App-based programs require a smartphone with location services enabled, Bluetooth on, and the carrier's app running in the background during every trip. The app records mileage, time of day, speed, braking events, and in some versions cornering force. You must carry your phone on every drive for the data to count. If you drive without your phone, the system treats those miles as unrecorded and may calculate your discount based on incomplete data. Retirees who do not carry a phone on short errands or who share a vehicle with a spouse face data gaps that shrink the discount below what their actual mileage would justify.
Plug-in device programs use a small module installed in your vehicle's OBD-II port, typically under the dashboard near the steering column. The device records the same data as an app but does not require a phone. You drive normally, and the device transmits data to the carrier periodically via cellular connection. Installation takes under a minute and the device stays in place for the entire policy term. The trade-off: the device lives in your car permanently and you cannot turn it off, while an app can be uninstalled if you decide the program is not worth the privacy cost.
How Stacking Rules Bend the Savings Calculation
If your carrier allows stacking, a retiree driving 4,000 miles per year with a clean record and a completed defensive driving course can apply the statutory mature-driver discount plus the usage-based mileage discount to the same base premium. If your carrier treats the two as mutually exclusive, you receive whichever discount is larger and forfeit the other. The difference shows up at renewal, not at enrollment, and by then you have already submitted months of driving data.
The mature-driver discount in Illinois has no statutory percentage—insurers set the amount by filing and 215 ILCS 5/143.29 gives them that latitude. Usage-based discounts also vary by carrier, and most cap the maximum discount regardless of how low your mileage runs. A carrier might cap the telematics discount at a certain percentage even if your actual mileage would justify more under a pure pay-per-mile model. That cap interacts badly with the mutual-exclusivity rule: if the usage-based discount ceiling sits below the mature-driver discount you already receive, enrolling costs you money.
The path forward requires asking your current carrier's underwriting team—not the agent, the underwriting department—two questions before you enroll: does this program stack with my existing mature-driver discount, and what is the maximum discount cap for a driver in my mileage bracket? If the answer to the first question is no and your mature-driver discount already exceeds the usage-based cap, enrollment makes your premium higher. If the answer is yes, compare the combined discount against what competing carriers offer as a single mature-driver rate for low-mileage retirees who never enroll in telematics.
Carriers Writing Auto Policies in Illinois
25
Illinois supports a competitive carrier market, and not all of them push usage-based programs aggressively. Carriers serving retirees well in Rockford include State Farm, Country Financial, Auto-Owners, and USAA for those who qualify. Comparing their mature-driver discount structures against their telematics stacking rules is the comparison step that prevents leaving money on the table.

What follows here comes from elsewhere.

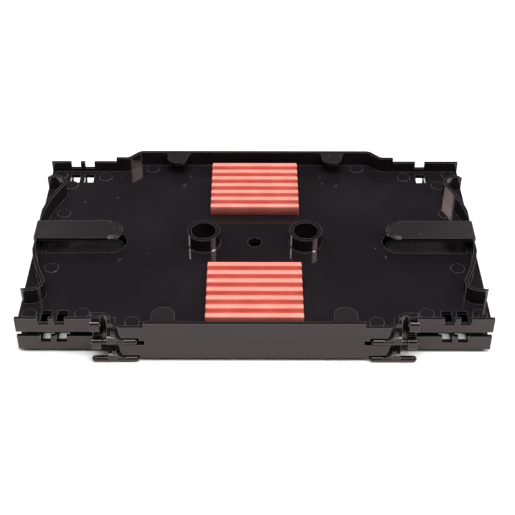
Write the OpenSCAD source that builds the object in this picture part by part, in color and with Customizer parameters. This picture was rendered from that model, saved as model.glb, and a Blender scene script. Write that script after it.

Illinois Department of Insurance licensure data
Privacy and Data Retention
Usage-based programs collect granular trip data: where you drove, when, how fast, how hard you braked, and in app-based versions your precise route. Illinois law does not prohibit insurers from retaining that data indefinitely, and carrier privacy policies vary on how long they store trip-level records and whether they share aggregated data with third parties. If you leave the program or switch carriers, the data you already submitted stays with the original carrier unless you request deletion under their specific data-retention policy, which is not standardized across the industry.
Retirees who value data privacy can request the plug-in device version rather than the app-based version where both are offered, though that does not eliminate data collection—it only removes the smartphone middleman. The alternative is avoiding usage-based programs entirely and negotiating a flat low-mileage discount at quote time. Not all carriers offer that option, but those that do let you certify annual mileage on an honor basis and skip the monitoring apparatus. The trade-off: the discount is smaller because the carrier prices in the risk that you are underreporting miles.
Compare Before You Enroll
The action step is a three-carrier comparison before you commit to any usage-based program. Call your current carrier's underwriting line and ask the stacking question and the cap question. Then request quotes from two competitors writing in Rockford—State Farm and Country Financial both maintain local agent networks and both offer mature-driver discounts under the Illinois statute. Ask each whether their usage-based program stacks with the age-based discount, what the program's maximum discount ceiling is, and whether they offer a flat low-mileage discount that requires no monitoring device.
When you compare, write down each carrier's answers in a table: carrier name, mature-driver discount confirmation, usage-based discount cap, stacking rule, flat low-mileage option, and the total premium quote with all applicable discounts applied. The total premium matters more than any single discount percentage, and the total premium is the only figure the carrier is legally required to quote accurately. If one carrier's non-monitored mature-driver rate beats another carrier's monitored stacked rate, the simpler path wins.
Do not enroll in a usage-based program during the phone-quote conversation. Enrollment activates data collection immediately, and most carriers do not let you un-enroll until the next renewal cycle even if the discount turns out smaller than you expected. Get the stacking and cap answers in writing via email or documented in your quote file, then decide. If the program does not stack and the cap sits below your current mature-driver discount, walk away. If it stacks and the combined discount exceeds what competitors offer without monitoring, the program earns its privacy cost. If it does not, switching carriers delivers the same savings without handing over trip data.